[START Information shown]

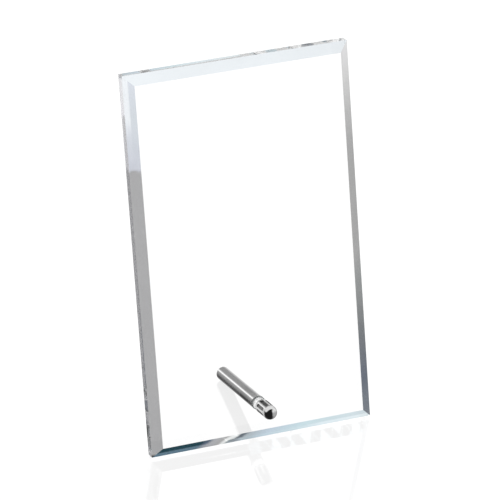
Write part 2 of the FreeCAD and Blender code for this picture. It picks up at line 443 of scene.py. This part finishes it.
POLISH = ((0.0, 0.002), 25 * MM, 0.0004 * MM)
EDGE_POLISH = ((0.03, 0.06), 4 * MM, 0.0005 * MM)
# The bevels and side lands take painted-reflection colours. The other faces keep the glass's
# own clear colour.
plaque_finishes = [
    glass("polished glass", *POLISH, even((1, 1, 1))),
    glass("ground glass", (0.35, 0.5), 0.15 * MM, 0.004 * MM, even((0.93, 0.95, 0.95))),
    glass("left bevel", *POLISH, painted_bevel_reflection("left", left_painted_reflection, left_edge_painted_reflection)),
    glass("right bevel", *POLISH, painted_bevel_reflection("right", right_painted_reflection, right_painted_reflection)),
    glass("top bevel", *POLISH, painted_bevel_reflection("top", top_painted_reflection, top_painted_reflection)),
    glass(
        "bottom bevel", *POLISH, painted_bevel_reflection("bottom", bottom_inner_painted_reflection, bottom_outer_painted_reflection, 6 * MM, 1 * MM)
    ),
    glass("side lands", *EDGE_POLISH, painted_bevel_reflection("left", side_land_painted_reflection, side_land_painted_reflection)),
    glass("end lands", *EDGE_POLISH, even((1.0, 1.0, 1.0))),
]
plaque.data.materials.clear()
for finish in plaque_finishes:
    plaque.data.materials.append(finish)

STRAIGHT = 0.9
to_plaque = plaque_frame.inverted()
for face in plaque.data.polygons:
    place = to_plaque @ middle(plaque.data, face)
    way = to_plaque.to_3x3() @ face.normal
    by_hole = math.hypot(place.x, place.z - HOLE_HEIGHT) < HOLE_RADIUS + 2 * HOLE_MOUTH
    flat = abs(way.y) > STRAIGHT
    rear_arris = way.y > 0.5
    if (by_hole or rear_arris) and not flat:
        chosen = "ground glass"
    elif abs(way.x) > STRAIGHT:
        chosen = "side lands"
    elif abs(way.z) > STRAIGHT:
        chosen = "end lands"
    elif flat:
        chosen = "polished glass"
    elif abs(way.x) > abs(way.z):
        chosen = "left bevel" if way.x < 0 else "right bevel"
    else:
        chosen = "top bevel" if way.z > 0 else "bottom bevel"
    face.material_index = plaque.data.materials.find(chosen)
plaque.visible_shadow = False
plaque.visible_diffuse = False
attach(plaque, "plaque")
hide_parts("glass_plaque")

# ---------------------------------------------------------------------------
# The bush and the two washers: clear nylon, cut from tube. The bush lines the
# drilled hole, and a washer at each end keeps the steel off the glass.

WASHER_THICKNESS = 0.5 * MM
WASHER_EDGE = 0.06 * MM
BAR_RADIUS = 4 * MM
STUD_RADIUS = 2 * MM
BUSH_GAP = 0.05 * MM
THREAD_GAP = 0.08 * MM
WASHER_GAP = 0.1 * MM
TOUCHING = 0.001 * MM
CLOUD_SIZE = 1.5 * MM
MARK_SIZE = 0.25 * MM
MARK_DEPTH = 0.01 * MM

# The pin's own frame: its origin is on the axis at the front face, with X across,
# Y up the glass and Z out of the front.
turning = next(joint for joint in frame["joints"] if joint["name"] == "cap_turn")
pin_frame = Matrix.Translation(turning["pos_m"]) @ Matrix.Rotation(math.pi / 2 - LEAN, 4, "X")


def tube(name, low, high, outside, inside, edge):
    """A length of tube on the pin's axis, with its four edges broken."""
    piece = start(
        bpy.ops.mesh.primitive_cylinder_add,
        name,
        vertices=ROUND_SIDES,
        radius=outside,
        depth=high - low,
        location=(0, 0, (low + high) / 2),
    )
    bpy.ops.object.transform_apply(location=True, rotation=True, scale=True)
    bore = start(
        bpy.ops.mesh.primitive_cylinder_add,
        "bore",
        vertices=ROUND_SIDES,
        radius=inside,
        depth=2 * (high - low),
        location=(0, 0, (low + high) / 2),
    )
    cut(piece, bore)
    pick(piece, "EDGE", lambda mesh, line: ring_edge(mesh, line, (low, high)))
    bpy.ops.mesh.bevel(offset=edge, offset_type="WIDTH", segments=2)
    done()
    smooth(piece, 40)
    settle(piece, pin_frame)
    return piece


def ring_edge(mesh, line, depths):
    """Tells an edge of a round end from the straight lines that cross the end."""
    ends = [mesh.vertices[index].co for index in line.vertices]
    level = any(all(abs(end.z - depth) < TOUCHING for end in ends) for depth in depths)
    reach = [math.hypot(end.x, end.y) for end in ends]
    return level and abs(reach[0] - reach[1]) < TOUCHING


def nylon():
    """Clear nylon: soft-edged, slightly cloudy, with the fine marks of the cut."""
    finish = Finish(bpy.data.materials.new("clear nylon"))
    cloud = finish.noise(CLOUD_SIZE, 3)
    marks = finish.noise(MARK_SIZE, 3)
    colour = finish.add(
        "ValToRGB",
        {"stops": [(0.3, (0.34, 0.36, 0.36)), (0.7, (0.42, 0.44, 0.44))]},
        {"Fac": cloud},
    )
    surface = finish.add(
        "BsdfPrincipled",
        {},
        {
            "Base Color": colour,
            "Roughness": finish.range(cloud, 0.18, 0.3),
            "IOR": 1.45,
            "Transmission Weight": 0.75,
            "Normal": finish.bump(marks, MARK_DEPTH),
        },
    )
    finish.add("OutputMaterial", {}, {"Surface": surface})
    return finish.owner


clear_nylon = nylon()
bush = tube(
    "bush", -PLAQUE_THICKNESS, 0, HOLE_RADIUS - BUSH_GAP, STUD_RADIUS + THREAD_GAP, WASHER_EDGE
)
front = tube(
    "washer_front", 0, WASHER_THICKNESS, BAR_RADIUS, STUD_RADIUS + WASHER_GAP, WASHER_EDGE
)
rear = tube(
    "washer_rear",
    -PLAQUE_THICKNESS - WASHER_THICKNESS,
    -PLAQUE_THICKNESS,
    BAR_RADIUS,
    STUD_RADIUS + WASHER_GAP,
    WASHER_EDGE,
)
for piece, body, node in (
    (bush, "plaque", "hole_bush"),
    (front, "loose_washer", "front_washer"),
    (rear, "plaque", "rear_washer"),
):
    piece.data.materials.clear()
    piece.data.materials.append(clear_nylon)
    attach(piece, body)
    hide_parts(node)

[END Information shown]

Every line of the data above should be copied exactly.

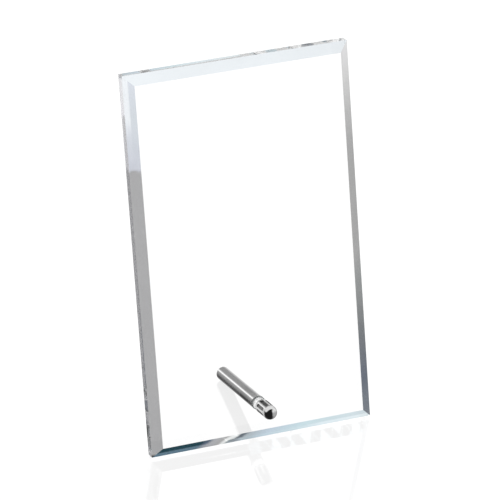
Write part 2 of the FreeCAD and Blender code for this picture. It picks up at line 443 of scene.py. This part finishes it.
POLISH = ((0.0, 0.002), 25 * MM, 0.0004 * MM)
EDGE_POLISH = ((0.03, 0.06), 4 * MM, 0.0005 * MM)
# The bevels and side lands take painted-reflection colours. The other faces keep the glass's
# own clear colour.
plaque_finishes = [
    glass("polished glass", *POLISH, even((1, 1, 1))),
    glass("ground glass", (0.35, 0.5), 0.15 * MM, 0.004 * MM, even((0.93, 0.95, 0.95))),
    glass("left bevel", *POLISH, painted_bevel_reflection("left", left_painted_reflection, left_edge_painted_reflection)),
    glass("right bevel", *POLISH, painted_bevel_reflection("right", right_painted_reflection, right_painted_reflection)),
    glass("top bevel", *POLISH, painted_bevel_reflection("top", top_painted_reflection, top_painted_reflection)),
    glass(
        "bottom bevel", *POLISH, painted_bevel_reflection("bottom", bottom_inner_painted_reflection, bottom_outer_painted_reflection, 6 * MM, 1 * MM)
    ),
    glass("side lands", *EDGE_POLISH, painted_bevel_reflection("left", side_land_painted_reflection, side_land_painted_reflection)),
    glass("end lands", *EDGE_POLISH, even((1.0, 1.0, 1.0))),
]
plaque.data.materials.clear()
for finish in plaque_finishes:
    plaque.data.materials.append(finish)

STRAIGHT = 0.9
to_plaque = plaque_frame.inverted()
for face in plaque.data.polygons:
    place = to_plaque @ middle(plaque.data, face)
    way = to_plaque.to_3x3() @ face.normal
    by_hole = math.hypot(place.x, place.z - HOLE_HEIGHT) < HOLE_RADIUS + 2 * HOLE_MOUTH
    flat = abs(way.y) > STRAIGHT
    rear_arris = way.y > 0.5
    if (by_hole or rear_arris) and not flat:
        chosen = "ground glass"
    elif abs(way.x) > STRAIGHT:
        chosen = "side lands"
    elif abs(way.z) > STRAIGHT:
        chosen = "end lands"
    elif flat:
        chosen = "polished glass"
    elif abs(way.x) > abs(way.z):
        chosen = "left bevel" if way.x < 0 else "right bevel"
    else:
        chosen = "top bevel" if way.z > 0 else "bottom bevel"
    face.material_index = plaque.data.materials.find(chosen)
plaque.visible_shadow = False
plaque.visible_diffuse = False
attach(plaque, "plaque")
hide_parts("glass_plaque")

# ---------------------------------------------------------------------------
# The bush and the two washers: clear nylon, cut from tube. The bush lines the
# drilled hole, and a washer at each end keeps the steel off the glass.

WASHER_THICKNESS = 0.5 * MM
WASHER_EDGE = 0.06 * MM
BAR_RADIUS = 4 * MM
STUD_RADIUS = 2 * MM
BUSH_GAP = 0.05 * MM
THREAD_GAP = 0.08 * MM
WASHER_GAP = 0.1 * MM
TOUCHING = 0.001 * MM
CLOUD_SIZE = 1.5 * MM
MARK_SIZE = 0.25 * MM
MARK_DEPTH = 0.01 * MM

# The pin's own frame: its origin is on the axis at the front face, with X across,
# Y up the glass and Z out of the front.
turning = next(joint for joint in frame["joints"] if joint["name"] == "cap_turn")
pin_frame = Matrix.Translation(turning["pos_m"]) @ Matrix.Rotation(math.pi / 2 - LEAN, 4, "X")


def tube(name, low, high, outside, inside, edge):
    """A length of tube on the pin's axis, with its four edges broken."""
    piece = start(
        bpy.ops.mesh.primitive_cylinder_add,
        name,
        vertices=ROUND_SIDES,
        radius=outside,
        depth=high - low,
        location=(0, 0, (low + high) / 2),
    )
    bpy.ops.object.transform_apply(location=True, rotation=True, scale=True)
    bore = start(
        bpy.ops.mesh.primitive_cylinder_add,
        "bore",
        vertices=ROUND_SIDES,
        radius=inside,
        depth=2 * (high - low),
        location=(0, 0, (low + high) / 2),
    )
    cut(piece, bore)
    pick(piece, "EDGE", lambda mesh, line: ring_edge(mesh, line, (low, high)))
    bpy.ops.mesh.bevel(offset=edge, offset_type="WIDTH", segments=2)
    done()
    smooth(piece, 40)
    settle(piece, pin_frame)
    return piece


def ring_edge(mesh, line, depths):
    """Tells an edge of a round end from the straight lines that cross the end."""
    ends = [mesh.vertices[index].co for index in line.vertices]
    level = any(all(abs(end.z - depth) < TOUCHING for end in ends) for depth in depths)
    reach = [math.hypot(end.x, end.y) for end in ends]
    return level and abs(reach[0] - reach[1]) < TOUCHING


def nylon():
    """Clear nylon: soft-edged, slightly cloudy, with the fine marks of the cut."""
    finish = Finish(bpy.data.materials.new("clear nylon"))
    cloud = finish.noise(CLOUD_SIZE, 3)
    marks = finish.noise(MARK_SIZE, 3)
    colour = finish.add(
        "ValToRGB",
        {"stops": [(0.3, (0.34, 0.36, 0.36)), (0.7, (0.42, 0.44, 0.44))]},
        {"Fac": cloud},
    )
    surface = finish.add(
        "BsdfPrincipled",
        {},
        {
            "Base Color": colour,
            "Roughness": finish.range(cloud, 0.18, 0.3),
            "IOR": 1.45,
            "Transmission Weight": 0.75,
            "Normal": finish.bump(marks, MARK_DEPTH),
        },
    )
    finish.add("OutputMaterial", {}, {"Surface": surface})
    return finish.owner


clear_nylon = nylon()
bush = tube(
    "bush", -PLAQUE_THICKNESS, 0, HOLE_RADIUS - BUSH_GAP, STUD_RADIUS + THREAD_GAP, WASHER_EDGE
)
front = tube(
    "washer_front", 0, WASHER_THICKNESS, BAR_RADIUS, STUD_RADIUS + WASHER_GAP, WASHER_EDGE
)
rear = tube(
    "washer_rear",
    -PLAQUE_THICKNESS - WASHER_THICKNESS,
    -PLAQUE_THICKNESS,
    BAR_RADIUS,
    STUD_RADIUS + WASHER_GAP,
    WASHER_EDGE,
)
for piece, body, node in (
    (bush, "plaque", "hole_bush"),
    (front, "loose_washer", "front_washer"),
    (rear, "plaque", "rear_washer"),
):
    piece.data.materials.clear()
    piece.data.materials.append(clear_nylon)
    attach(piece, body)
    hide_parts(node)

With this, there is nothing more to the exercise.